The year of that report: 1902!
Pittsburgh
has a long hockey history. Then, as now, an important factor in
bringing the sport to town was the quality of the hockey venue.
First played in the city in 1895, ice hockey garnered notice when
Duquesne Gardens opened in 1899. The facility offered something
most other American cities lacked: artificial ice. And with 26,000
square feet of ice surface, the rink-home to the world's first
semi-pro hockey league-dwarfed all others.
In the early 20th century, the city's cultural and sporting life centered in the East End neighborhood of Oakland. With the racing oval and golf course in Schenley Park, as well as Forbes Field and Duquesne Gardens, Pittsburghers had many opportunities to both view and participate in sports.

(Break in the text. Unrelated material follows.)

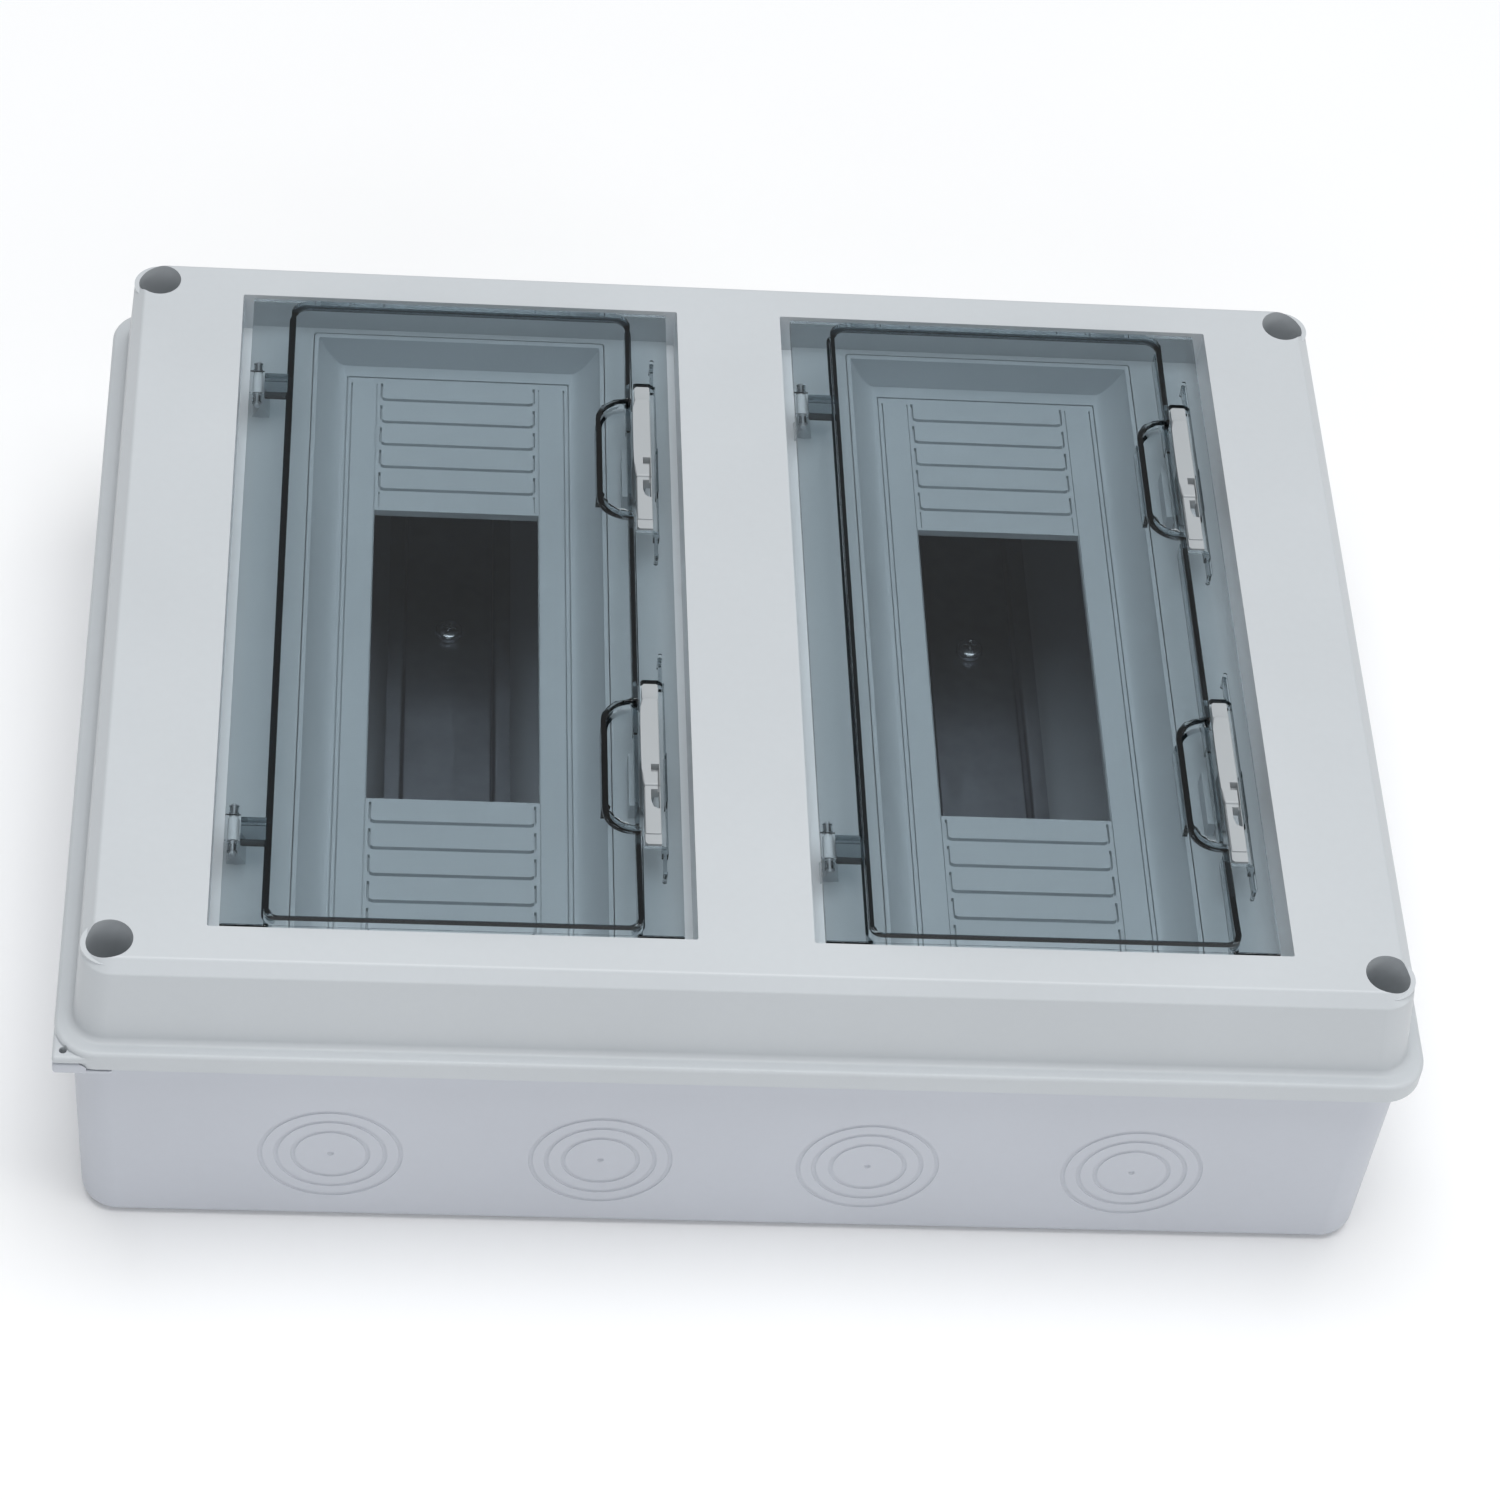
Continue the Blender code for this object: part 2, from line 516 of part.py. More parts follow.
door_shape = None
for side, sx in (("left", -1), ("right", 1)):
    cx = sx * WINDOW_X
    if door_shape is None:
        door = block(f"door_{side}", (cx + HINGE_X + 0.4, -DOOR_HALF_Y, DOOR_Z[0]),
                     (cx + DOOR_EDGE_X, DOOR_HALF_Y, DOOR_Z[1]), home=PARTS, finish=SMOKED)
        raised = prism("door_raised_panel", [(cx + x, y) for x, y in
                                             door_outline(0.0, -DOOR_HALF_Y + 0.2)],
                       (DOOR_Z[0] + 0.2, HEIGHT), top_edge=0.9)
        hollow = prism("door_panel_hollow", [(cx + x, y) for x, y in
                                             door_outline(PANEL_SKIN, -DOOR_HALF_Y + 2.2)],
                       (90.0, HEIGHT - PANEL_SKIN))
        barrel = rod("door_barrel", (cx + HINGE_X, -DOOR_HALF_Y, HINGE_Z),
                     (cx + HINGE_X, DOOR_HALF_Y, HINGE_Z), BARREL_R, 14)
        join(door, raised, barrel)
        cut(door, hollow)
        for k, y in enumerate(HINGE_Y):
            cut(door,
                block(f"door_hinge_gap_{k}", (cx + HINGE_X - 4.0, y - LUG_HALF_Y - 0.4, 90.0),
                      (cx + HINGE_X + 4.2, y + LUG_HALF_Y + 0.4, 110.0)),
                rod(f"door_hinge_bore_{k}", (cx + HINGE_X, y - 9.5, HINGE_Z),
                    (cx + HINGE_X, y + 9.5, HINGE_Z), PIN_R + 0.35, 8))
        for k, y in enumerate(LATCH_Y):
            cut(door,
                block(f"latch_slot_{k}", (cx + LATCH_X[0] - 0.35, y - LATCH_HALF_Y - 0.3, 90.0),
                      (cx + LATCH_X[1] + 1.6, y + LATCH_HALF_Y + 2.0, 110.0)),
                block(f"latch_slit_{k}", (cx + 53.0, y - 1.0 - SLIT_HALF_Y, 90.0),
                      (cx + LATCH_X[1] + 1.6, y - 1.0 + SLIT_HALF_Y, 110.0)))
        put_origin(door, (cx + HINGE_X, 0.0, HINGE_Z))
        door_shape = door
    else:
        graph = bpy.context.evaluated_depsgraph_get()
        data = bpy.data.meshes.new_from_object(door_shape.evaluated_get(graph))
        door = bpy.data.objects.new(f"door_{side}", data)
        door.location = door_shape.location + Vector((2 * WINDOW_X * MM, 0, 0))
        PARTS.objects.link(door)
    for k, (end, y) in enumerate((("rear", HINGE_Y[0]), ("front", HINGE_Y[1]))):
        rod(f"hinge_pin_{side}_{end}", (cx + HINGE_X, y - 8.5, HINGE_Z),
            (cx + HINGE_X, y + 8.5, HINGE_Z), PIN_R, 10, PARTS, PIN_STEEL)
    for end, y in (("rear", LATCH_Y[0]), ("front", LATCH_Y[1])):
        latch = block(f"latch_{side}_{end}", (cx + LATCH_X[0], y - LATCH_HALF_Y, DOOR_Z[0] + 0.1),
                      (cx + LATCH_X[1], y + LATCH_HALF_Y, 102.4), home=PARTS, finish=LATCH_GREY)
        join(latch,
             block(f"latch_stem_{side}_{end}", (cx + 49.4, y - 8.0, 90.0),
                   (cx + 51.4, y + 8.0, 100.5)),
             block(f"latch_nose_{side}_{end}", (cx + 48.4, y - 8.0, 90.0),
                   (cx + 50.4, y + 8.0, 91.8)))

# ---- cover screws --------------------------------------------------------
for side, sx in (("left", -1), ("right", 1)):
    for end, sy in (("front", -1), ("rear", 1)):
        screw(f"cover_screw_{side}_{end}", (sx * SCREW_X, sy * SCREW_Y, SCREW_SEAT_Z + GAP),
              4.9, 3.4, 1.95, 20.0, DARK_SCREW, sides=14)

# ---- grouping: an empty on each joint's axis -----------------------------
def group(name, point, members, parent=None):
    axis = bpy.data.objects.new(name, None)
    axis.location = Vector(point) * MM
    axis.empty_display_size = 0.02
    PARTS.objects.link(axis)
    bpy.context.view_layer.update()
    for member in members:
        place = member.matrix_world.copy()
        member.parent = axis
        member.matrix_parent_inverse = axis.matrix_world.inverted()
        member.matrix_world = place
    if parent is not None:
        place = axis.matrix_world.copy()
        axis.parent = parent
        axis.matrix_parent_inverse = parent.matrix_world.inverted()
        axis.matrix_world = place
    return axis


def named(*starts):
    return [thing for thing in PARTS.objects
            if thing.type == "MESH" and thing.name.startswith(starts)]


base_frame = group("base_frame", (0, 0, 0), named("base_", "din_", "rail_", "neutral_", "earth_"))
cover_frame = group("cover_lift_axis", (0, 0, BASE_RIM_Z),
                    named("cover_shell", "module_", "hinge_", "sealing_", "cover_screw"), base_frame)
for side, sx in (("left", -1), ("right", 1)):
    group(f"door_{side}_hinge_axis", (sx * WINDOW_X + HINGE_X, 0, HINGE_Z),
          named(f"door_{side}", f"latch_{side}"), cover_frame)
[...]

The Gardens, with the world's largest indoor rink and a second floor ballroom, became a premier indoor venue. Transformed from a trolley barn, and located on Craig Street near Fifth Avenue, the facility provided a multitude of activities for the growing population of middle-class residents in the city's East End. Some 10,000 attended on opening night, some to look, and some to skate. The first competitive hockey game followed on January 24, 1899. Speed skating, roller-skating, dance contests, musical performances, roller derby, bicycle racing, boxing and college basketball - all had a home at Duquesne Gardens.
From
1925-30, the Gardens featured Pittsburgh's first National Hockey
League team, the Pirates. In their inaugural season the Pirates,
anchored by two future Hall of Famers in goalie Roy Worters and
defenseman Lionel Conacher, qualified for the Stanley Cup playoffs.
Even with this talent (Conacher was later named Canada's athlete
of the half-century) the team experienced regular financial difficulties
and folded after five seasons. Both Worters and Conacher had earlier
played for the Pittsburgh Yellow Jackets, a U.S. Amateur Hockey
Association team. They led the Yellow Jackets to a national title
in 1924, this city's first major hockey championship, and successfully
defended that title the following season.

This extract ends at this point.